You can add more app servers containers to the mix by adding them to the keepalived virtual_server section and the load balancer container will direct the load accordingly. We are using basic round robin (rr) for this guide but you can use any of the available LVS schedulers - wlc is recommended. Keepalived has a number of configuration options for failover and load balancing.
LXC capabilities
The idea behind this article is to show LXC containers can like VMs be used with LVS and other complex configurations transparently. To actually use these capabilities you would need to setup your network accordingly.
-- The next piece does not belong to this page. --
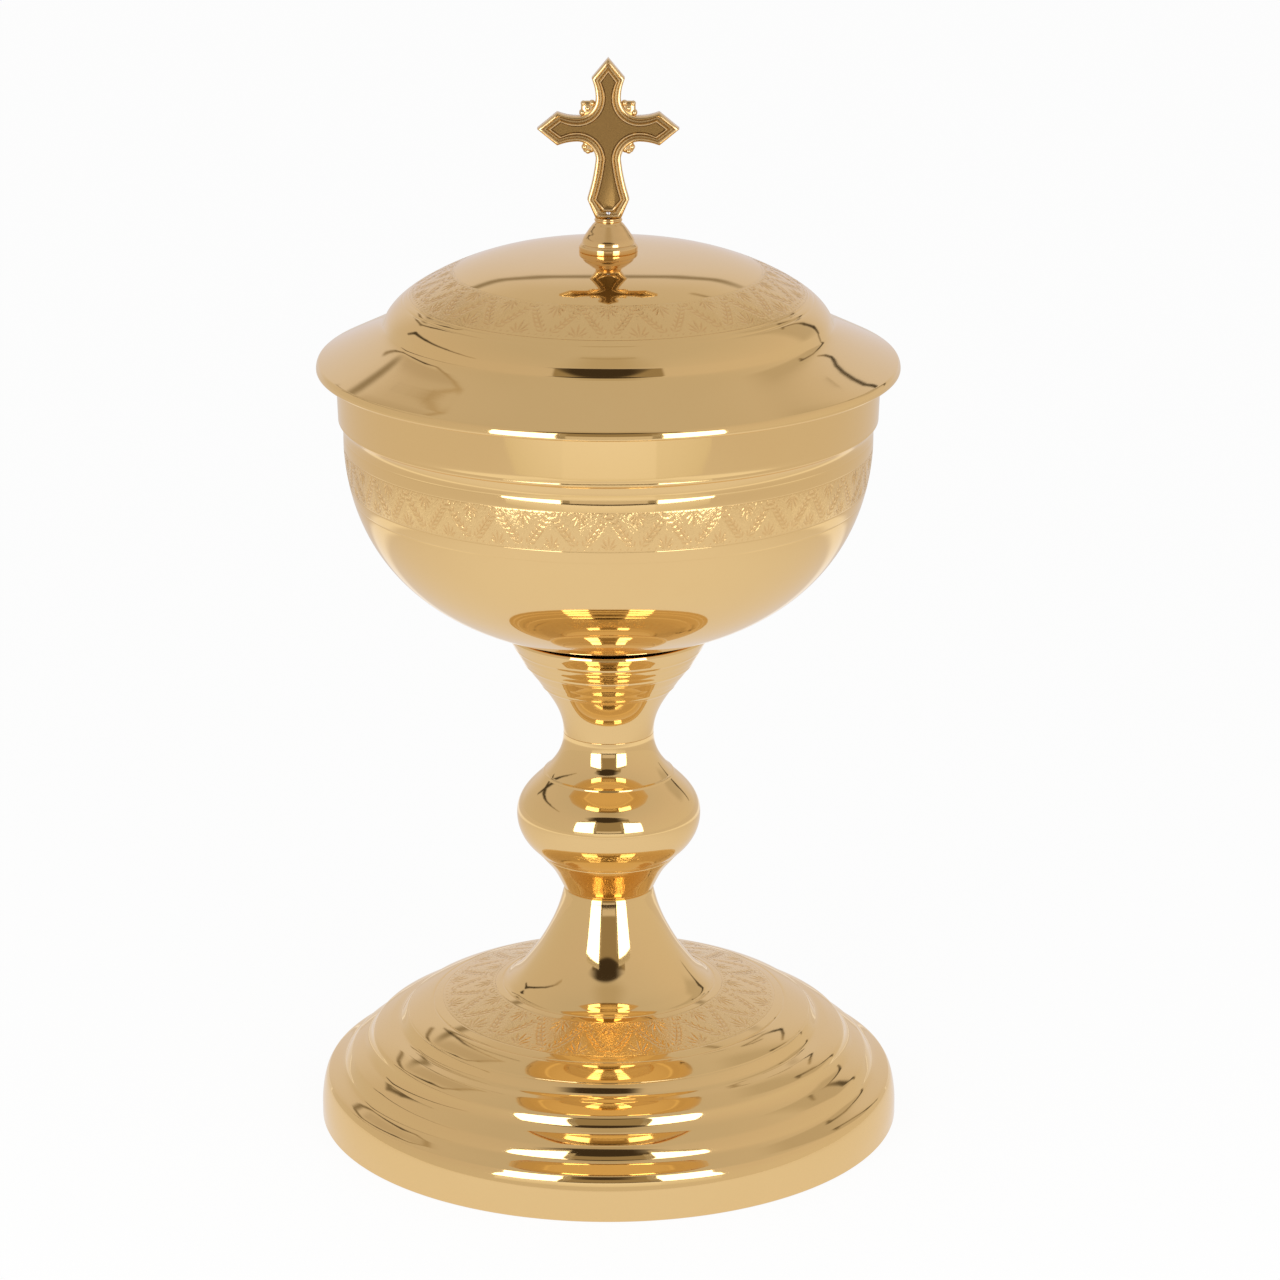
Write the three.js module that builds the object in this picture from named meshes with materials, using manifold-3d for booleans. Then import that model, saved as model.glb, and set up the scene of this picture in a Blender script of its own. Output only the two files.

Please note most VPS and cloud providers do not support floating IPs, and those that do usually have their own load balancing systems in place like Amazon ELB.
Another thing to keep in mind is Keepalived uses multicast which is again not supported by most cloud and VPS providers. You can explore the use of unicast with latest versions of Keepalived.
In LVS-DR the lb containers can be in the host network and the app containers in the DMZ network. To make this scenario work with LVS-DR the lb containers need to have 2 network interfaces, so in the container config you need to define eth0 and eth1, eth0 in the host network and eth1 in the DMZ network so the lb containers can access the app servers containers.
The use cases for having failover at the container or VM level are limited, usually you would failover hardware servers hosting VMs and containers with keepalived managing floating IPs mapped to containers or VMs on the hardware nodes.